A series of evaluation standards were calculated to quantitatively assess the detection capacity. The area under the receiver operating characteristic (AUROC) curve was the primary metric to compare the anomaly detection results. However, most of the anomalous areas were relatively small in practical applications. The metric value was affected by a large number of non-anomalous pixels while only a small number of anomalous pixels were detected. As a result, the pixel-level AUROC did not reflect the localization accuracy well. Therefore, the work additionally calculated the average precision (AP) metric, which represented the region under the curve of precision and recall rates. It was particularly well suited for highly imbalanced categories, notably in anomaly detection scenarios with precision playing a pivotal role.

4.1 Comparison with existing methods

Our approach is compared with unsupervised anomaly detection methods for images developed in recent years, including GANomaly [15], PaDiM [11], STAD [29], CutPaste [20], and DRAEM [21]. GANomaly combines autoencoders and generative adversarial networks; PaDiM extracts patch embeddings from the input image using a previously trained CNN; STAD solves the unsupervised anomaly segmentation problem using a student–teacher network; and CutPaste and DRAEM attempt to generate simulated anomalous samples during training. In summary, our method outperforms other methods and achieves the highest AUC and AP scores at both the image level and pixel level.

Table 1 Comparative results of image-level AUROC (%) on the MVTecAD dataset

Table 2 Comparative results of pixel-level AUROC (%) and AP (%) on the MVTecAD dataset

Table 1 displays the image-level AUROC metric. Our method achieves the highest or second-highest AUROC scores in each of the five categories in the MVTecAD dataset. Compared to the advanced method DRAEM, our method further improved the average image-level AUROC score by 0.3% across. This improvement is evident not only on the screw dataset, where anomalous regions are minimal and challenging to distinguish, but also on the toothbrush dataset with limited training samples, highlighting the effectiveness of our approach.

The pixel-level AUROC and AP metrics in Table 2 show the excellent performance of our method. The average AUROC is improved by 0.6% over PaDiM, and the average AP is significantly improved by 12.5% over DRAEM. These improvements can be owing to the ECA mechanism, which enhances the model’s reconstruction ability for images containing irregular workpiece anomalies. Additionally, the foreground enhancement strategy eliminates background interferences, which allows the model to acquire more valuable information.

Fig. 7

Anomaly case analysis. a Anomaly image; b Reconstructed image; c Ground truth; and d Detect result

The pill dataset shows the poorest detection performance. The original training samples of the pills all have spots of the same color. However, several samples only have different spot colors and no surface anomalies during testing. The model mistakenly identifies this type of anomaly as a staining anomaly rather than a category anomaly in this case. It leads to significant disparities between the segmentation result and the ground truth and affects the detection metric (Fig. 7).

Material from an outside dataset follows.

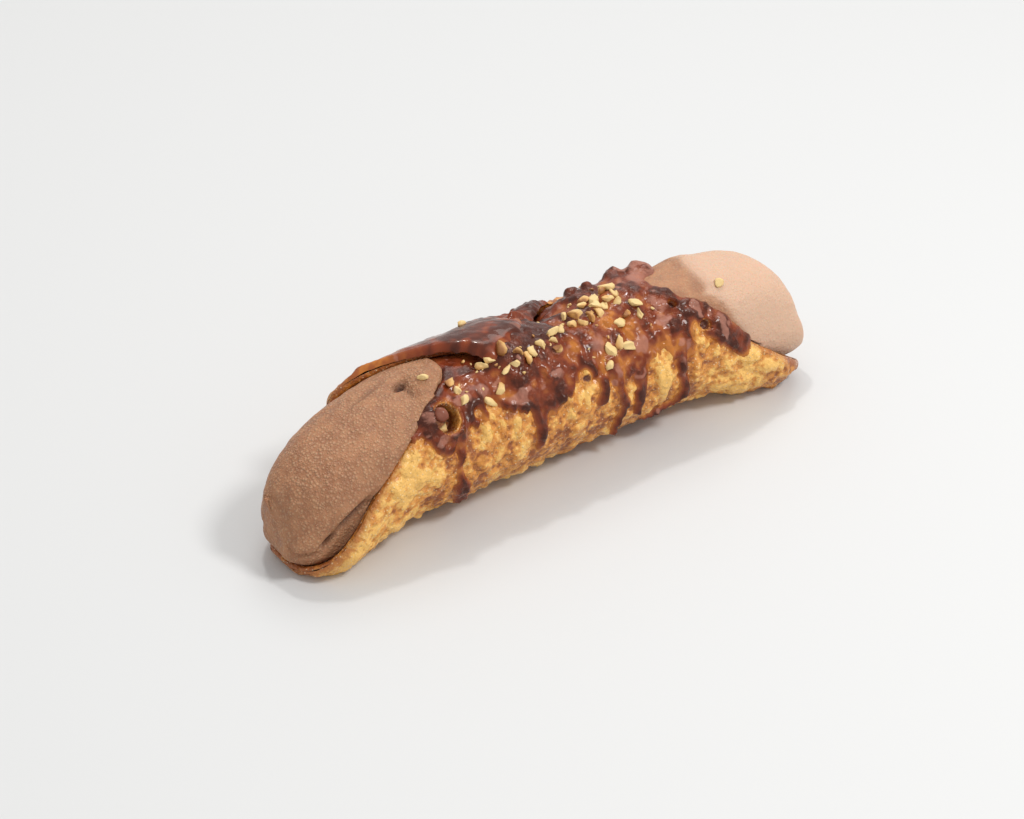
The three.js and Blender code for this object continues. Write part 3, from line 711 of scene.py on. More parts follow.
glazeFinish = {
    "film": colour(186, 114, 50),
    "thicker": [(0.08, 0.34, colour(156, 86, 42)), (0.32, 0.85, colour(124, 54, 29)),
                (0.8, 1.4, colour(70, 28, 17))],
    # pale mauve tone laid over the glaze: partly its dull skin, partly a painted sheen of reflected light
    "hazeAndSheen": colour(180, 124, 106),
    "hazeOver": (0.52, 0.9, (0, 0.64)),
    "brokenUp": 1.4,
    "roughness": (0.16, 0.42),
    "bumps": [(0.8, 0.0007), (0.6, 0.0003), (0.25, 0.00015)],
    "gloss": {"Specular IOR Level": 0.22, "Specular Tint": (1, 0.86, 0.74, 1),
              "Coat Weight": 0.26, "Coat Roughness": 0.06, "Coat Tint": (1, 0.9, 0.82, 1)},
    "grain": (520.0, 1.2, 0.5),
    "small": (1500.0, 1.0, 0.8),
    "fizz": (1300.0, 0.3, 0.2),
    "wander": 0.85,  # how far the tone strays from what the depth gives
    "dulled": 0.3,  # how much rougher the haze is
}


def chocolateGlaze(g, place, depth, hazeAndSheen, wrinkle):
    grain, small = addGrain(place, g["grain"]), addGrain(place, g["small"])
    fizz = addSpeckles(place, g["fizz"])
    wander = mottled(grain, g["wander"])
    dapple = mottled(small, wrinkle)
    level = plus(plus(depth, wander), dapple)
    breakUp = plus(wander, times(dapple, g["brokenUp"]))
    # the pale tone of the dull skin, partly a painted sheen, also makes it rougher
    dullSkinAndSheen = ranged(plus(hazeAndSheen, breakUp), *g["hazeOver"])
    base = layered(g["film"], graded(level, g["thicker"]) + [(dullSkinAndSheen, g["hazeAndSheen"])])
    shine = ranged(grain["Mottle"], 0.35, 0.7, g["roughness"])
    return base, plus(shine, times(dullSkinAndSheen, g["dulled"])), [
        times(grain["Height"], wrinkle), times(small["Height"], wrinkle), fizz]


iceFinish = {
    "shade": colour(154, 106, 76),
    "body": [(0.3, 0.7, colour(174, 124, 90))],
    "pale": colour(211, 175, 149),
    "frost": (0.5, colour(210, 168, 132)),
    "speck": (0.8, colour(92, 56, 42)),
    # painted shade: the darker tone laid into the ice cream's dents
    "fold": colour(84, 52, 38),
    "roughness": (0.45, 0.65),
    "fineFrost": 0.6,
    "roughBy": (0.35, 1.0),
    "bumps": [(0.6, 0.0003), (0.8, 0.0003)],
    "gloss": {"Specular IOR Level": 0.28, "Subsurface Weight": 0.12, "Subsurface Scale": 0.0012},
    "grain": (1100.0, 0.8, 0.4),
    "dots": (1150.0, 0.62, 0.85),
    "fineDots": (2100.0, 0.62, 0.7),
    "specks": (170.0, 0.06, 0.16),
}


def iceCream(c, place, icy, paleness, fold):
    grain = addGrain(place, c["grain"])
    dots, fineDots, specks = [addSpeckles(place, c[kind]) for kind in ("dots", "fineDots", "specks")]
    frost = times(maths("MAXIMUM", dots, times(fineDots, c["fineFrost"])), icy)
    (frosted, frostTone), (specked, speckTone) = c["frost"], c["speck"]
    # the fold value paints shade into the dents
    base = layered(c["shade"], graded(grain["Mottle"], c["body"]) + [
        (paleness, c["pale"]), (times(frost, frosted), frostTone), (times(specks, specked), speckTone),
        (fold, c["fold"])])
    roughness = ranged(grain["Mottle"], 0.3, 0.7, c["roughness"])
    return base, roughness, [times(grain["Height"], ranged(icy, 0.0, 1.0, c["roughBy"])), frost]


nutFinish = {
    "cream": colour(230, 198, 136),
    "golden": [(0.2, 0.95, colour(206, 146, 72))],
    "skin": [(1.1, 1.5, colour(146, 92, 44))],
    "roughness": (0.4, 0.6),
    "bumps": [(0.4, 0.0003)],
    "gloss": {"Specular IOR Level": 0.45},
    "grain": (1500.0, 0.8, 0.3),
}


def choppedNut(n, place, tone):
    grain = addGrain(place, n["grain"])
    base = layered(n["cream"], graded(tone, n["golden"])
                   + graded(plus(tone, grain["Mottle"]), n["skin"]))
    return base, ranged(grain["Mottle"], 0.3, 0.7, n["roughness"]), [grain["Height"]]


pastryLook = makeMaterial("friedPastry", friedFinish, friedPastry, "toastAndShade", "rim", "hollow")
glazeLook = makeMaterial("chocolateGlaze", glazeFinish, chocolateGlaze, "depth", "hazeAndSheen", "wrinkle")
iceLook = makeMaterial("chocolateIceCream", iceFinish, iceCream, "icy", "paleness", "fold")
nutLook = makeMaterial("choppedNut", nutFinish, choppedNut, "tone")

print("cannolo: pastry")

sheet = {
    "columns": 292,
    # row spacing in degrees from each angle on: finest on the front, coarse where it is hidden
    "rowSteps": [(-198, 1.4), (-136, 3.0), (8, 1.15), (176, 1.6), (236, 6)],
    "edgeSteps": (0, 0.08, 0.3, 0.65, 1.1),  # mm in from a rim, where the edge rounds over
    "turnsFrom": 100,  # behind this angle the columns follow the slanted edge
    "insideLift": 0.02,
    "firstColumn": 0.45,  # mm from those to the evenly spaced columns
    "rimRound": 1.3,
    "reliefAtRim": 0.35,
    "reliefFrom": 1.4,
    "insideSize": (90, 90),
    "insideRelief": 0.12,
    # how brown it is, with painted shade added in the openings and blister valleys: about 0 is pale, 0.5
    # golden and 1 brown
    "toastAndShade": {
        "base": 0.79,
        "patches": 0.5,
        "tops": 0.5,
        "smallTops": 0.8,
        "rims": (0.35, 2.2),  # how much, and over how many mm
        "flapLip": 0.55,
        "rightTip": (0.6, 56, 68),
        # painted shade in the openings also makes the pastry browner there
        "openings": 0.8,
        "inside": 0.95,
        "insidePatches": 0.3,
        "insideRim": 0.6,
        "rimBand": 1.8,  # mm that the dark rim line fades over
        # painted shade inside the openings' mouths, less on the crater's right wall, and painted shadow on
        # the outer flap's underside towards its edge
        "mouth": {"edge": (0.86, 1.04), "most": 0.9, "rightWall": 0.6, "wallFrom": (0.8, 2.2)},
        "shadeUnderFlap": (0.8, 150, 172),
        "palerEnds": [(0.45, -1, 32, 48), (0.42, 1, 36, 48)],  # how much, on which side, x from and to
    },
}

def sheetGrid(columns, rowAngles):
    steps = np.array(sheet["edgeSteps"])
    angle = rowAngles[:, None]
    left, right = -rimReach("left", angle), rimReach("right", angle)
    middle = np.linspace(0, 1, columns - 2 * len(steps))[None, :]
    inner = mix(left + steps[-1] + sheet["firstColumn"], right - steps[-1] - sheet["firstColumn"], middle)
    x = np.concatenate([left + steps, inner, right - steps[::-1]], 1)
    fromRim = np.minimum(x - left, right - x)
    fromEdge = np.minimum(onArc(angle - roll["outerEdge"]), onArc(roll["innerEdge"] - angle)) + 0 * x
    turned = angle + seamSkew(x) * smooth(-angle, sheet["turnsFrom"], -roll["outerEdge"])
    return turned, x, fromRim, np.minimum(fromRim, fromEdge)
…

To fully demonstrate our advantages, the same settings are used as the MVTecAD dataset to test the more challenging BDAD dataset without any data augmentation. The anomaly detection results are compared with traditional algorithms [13, 21, 30]. As shown in Table 3, our method outperforms other advanced algorithms in terms of average AUROC scores at the image level and pixel level for two categories within the BTAD dataset, demonstrating exceptional efficacy.

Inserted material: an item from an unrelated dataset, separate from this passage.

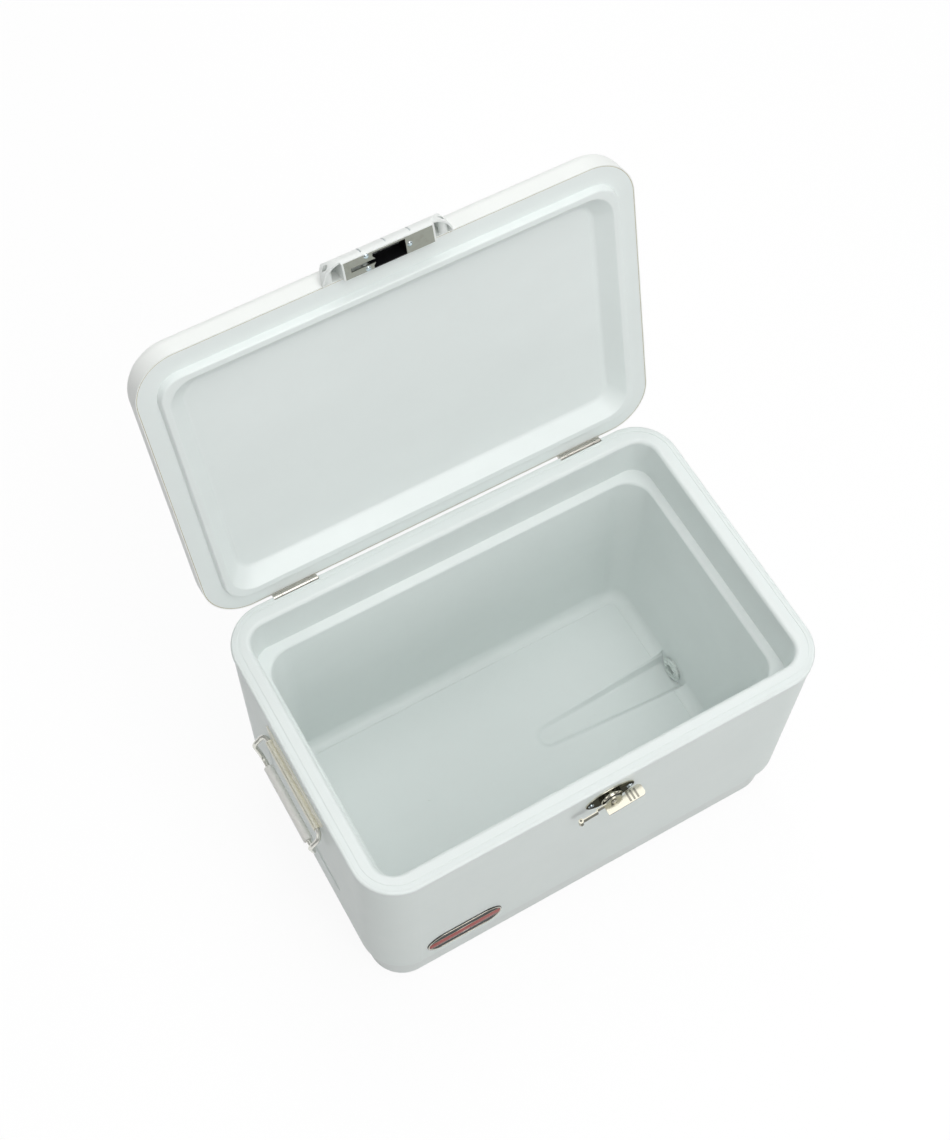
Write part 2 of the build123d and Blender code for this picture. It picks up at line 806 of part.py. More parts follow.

Table 3 Comparative results of image-level and pixel-level AUROC (%) on the BTAD dataset

Fig. 8

Visualization of anomaly detection results

Figure 8 shows the visualization of anomaly detection results, and each column displays the anomalous image, ground truth, reconstructed image, and detection result in sequential order. It can be observed that our algorithm can clearly reconstruct anomalous images while accurately locating surface anomalies on the products.

4.2 Ablation study

To validate the effectiveness of our method, ablation studies were carried out by applying the foreground enhancement strategy and adding multiple ECA modules to the baseline model. The baseline model directly simulated anomalies by adding noises to the input image without any enhancement strategy. Additionally, the network did not contain any attention module. Tables 4 and 5 show the ablation results for each dataset. By comparing, it is evident that both modules show improvements compared to the baseline model. Our method significantly improves the average pixel-level AP scores by 13.6% in the MVTecAD dataset when both modules are used simultaneously. Similarly, our method notably increases the average image-level and pixel-level AUROC scores by 6.9% and 12% in the BTAD dataset, respectively. The ablation results further demonstrate the effectiveness of each module.

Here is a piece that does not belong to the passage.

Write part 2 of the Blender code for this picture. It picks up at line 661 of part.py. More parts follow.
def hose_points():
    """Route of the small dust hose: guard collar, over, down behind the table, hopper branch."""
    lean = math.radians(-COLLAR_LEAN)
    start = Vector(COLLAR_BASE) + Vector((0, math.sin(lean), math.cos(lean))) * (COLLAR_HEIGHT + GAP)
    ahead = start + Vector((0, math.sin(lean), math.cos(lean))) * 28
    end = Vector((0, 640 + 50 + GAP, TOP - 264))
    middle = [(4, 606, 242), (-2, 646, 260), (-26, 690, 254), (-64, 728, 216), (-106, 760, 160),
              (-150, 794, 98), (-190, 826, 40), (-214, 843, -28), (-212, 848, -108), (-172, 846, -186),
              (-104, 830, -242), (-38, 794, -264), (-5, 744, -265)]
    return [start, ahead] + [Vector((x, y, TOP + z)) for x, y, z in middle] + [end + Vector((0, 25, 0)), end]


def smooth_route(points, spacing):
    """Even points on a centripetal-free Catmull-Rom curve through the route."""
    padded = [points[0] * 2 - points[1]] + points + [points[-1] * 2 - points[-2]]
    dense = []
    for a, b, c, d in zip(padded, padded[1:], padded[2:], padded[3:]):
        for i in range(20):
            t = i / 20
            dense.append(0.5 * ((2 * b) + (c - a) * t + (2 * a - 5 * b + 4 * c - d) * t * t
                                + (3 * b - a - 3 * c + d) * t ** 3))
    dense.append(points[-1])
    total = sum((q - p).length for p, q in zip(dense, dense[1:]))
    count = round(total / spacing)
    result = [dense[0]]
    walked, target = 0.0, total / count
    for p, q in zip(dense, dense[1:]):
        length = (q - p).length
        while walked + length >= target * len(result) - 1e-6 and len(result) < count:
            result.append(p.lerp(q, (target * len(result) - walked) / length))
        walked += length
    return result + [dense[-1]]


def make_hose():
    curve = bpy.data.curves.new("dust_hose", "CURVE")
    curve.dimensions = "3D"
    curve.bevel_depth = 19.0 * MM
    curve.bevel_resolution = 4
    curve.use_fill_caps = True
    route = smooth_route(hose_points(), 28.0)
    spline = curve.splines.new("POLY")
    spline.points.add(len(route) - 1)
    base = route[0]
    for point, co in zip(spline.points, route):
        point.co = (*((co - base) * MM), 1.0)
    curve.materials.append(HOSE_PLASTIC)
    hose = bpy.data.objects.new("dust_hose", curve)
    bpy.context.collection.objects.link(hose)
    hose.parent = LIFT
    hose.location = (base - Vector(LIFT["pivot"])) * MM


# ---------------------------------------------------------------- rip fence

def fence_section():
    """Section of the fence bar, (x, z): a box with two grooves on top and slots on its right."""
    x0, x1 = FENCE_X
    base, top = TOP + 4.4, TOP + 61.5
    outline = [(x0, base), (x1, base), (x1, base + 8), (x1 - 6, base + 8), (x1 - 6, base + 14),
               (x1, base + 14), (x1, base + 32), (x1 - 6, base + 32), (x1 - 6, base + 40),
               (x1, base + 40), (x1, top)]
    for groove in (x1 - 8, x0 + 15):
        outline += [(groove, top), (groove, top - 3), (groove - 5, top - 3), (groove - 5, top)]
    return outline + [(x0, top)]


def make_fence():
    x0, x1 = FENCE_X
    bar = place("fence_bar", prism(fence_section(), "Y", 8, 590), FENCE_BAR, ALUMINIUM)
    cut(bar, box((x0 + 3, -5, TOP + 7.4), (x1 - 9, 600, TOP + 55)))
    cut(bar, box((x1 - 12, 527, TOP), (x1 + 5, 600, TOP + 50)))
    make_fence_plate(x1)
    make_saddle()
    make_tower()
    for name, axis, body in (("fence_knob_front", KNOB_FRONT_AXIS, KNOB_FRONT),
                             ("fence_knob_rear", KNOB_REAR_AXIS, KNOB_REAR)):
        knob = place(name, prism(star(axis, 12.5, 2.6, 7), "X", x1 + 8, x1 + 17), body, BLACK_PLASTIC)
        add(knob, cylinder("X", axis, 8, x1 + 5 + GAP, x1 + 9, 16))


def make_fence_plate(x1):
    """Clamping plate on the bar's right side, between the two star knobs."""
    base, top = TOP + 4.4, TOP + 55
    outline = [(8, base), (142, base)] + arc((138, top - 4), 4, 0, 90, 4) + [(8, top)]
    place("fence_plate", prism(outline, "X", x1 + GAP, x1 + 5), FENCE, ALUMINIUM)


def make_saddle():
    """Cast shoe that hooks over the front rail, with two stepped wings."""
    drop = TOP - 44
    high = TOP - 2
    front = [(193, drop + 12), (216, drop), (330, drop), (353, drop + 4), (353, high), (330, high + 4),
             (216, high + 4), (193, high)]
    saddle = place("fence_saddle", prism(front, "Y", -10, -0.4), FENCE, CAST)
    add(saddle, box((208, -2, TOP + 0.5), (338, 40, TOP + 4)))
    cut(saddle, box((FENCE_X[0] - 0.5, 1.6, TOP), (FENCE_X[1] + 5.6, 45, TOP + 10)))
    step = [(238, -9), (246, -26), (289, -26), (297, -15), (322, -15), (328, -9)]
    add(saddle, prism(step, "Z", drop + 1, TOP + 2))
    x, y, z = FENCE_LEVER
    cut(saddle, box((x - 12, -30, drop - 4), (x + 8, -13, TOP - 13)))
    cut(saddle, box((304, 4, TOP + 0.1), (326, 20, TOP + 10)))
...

Table 4 Ablation results on MVTecAD dataset

Table 5 Ablation results on BTAD dataset

In Fig. 9, each group presents the input anomaly image as well as the localization result of the baseline model, the model with only added ECA modules, the model only using foreground enhancement strategy, and the model combining foreground enhancement strategy and ECA modules. It is evident that the combination of the foreground enhancement strategy and the ECA modules yields the best anomaly localization results.

Fig. 9

Comparison of ablation results

5 Conclusion

A self-supervised method for surface anomaly detection was proposed in this paper. The method only required normal samples during training and simulated real anomalies through an anomaly generation strategy with the foreground enhancement. It could mitigate the impact of invalid information in the background on model learning to some extent. Accurate anomaly detection results could be obtained through an autoencoder with efficient channel attention and a U-net-like network for fine segmentation, addressing the issue of imprecise anomaly localization in existing methods. Experimental results on the MVTecAD and BTAD datasets demonstrated that our method achieved excellent performance in anomaly detection and localization. In particular, compared with other advanced methods, the pixel-level average AP was significantly improved by 12.5%. The proposed method provided a better depiction of anomaly segmentation details and exhibits superior overall detection performance.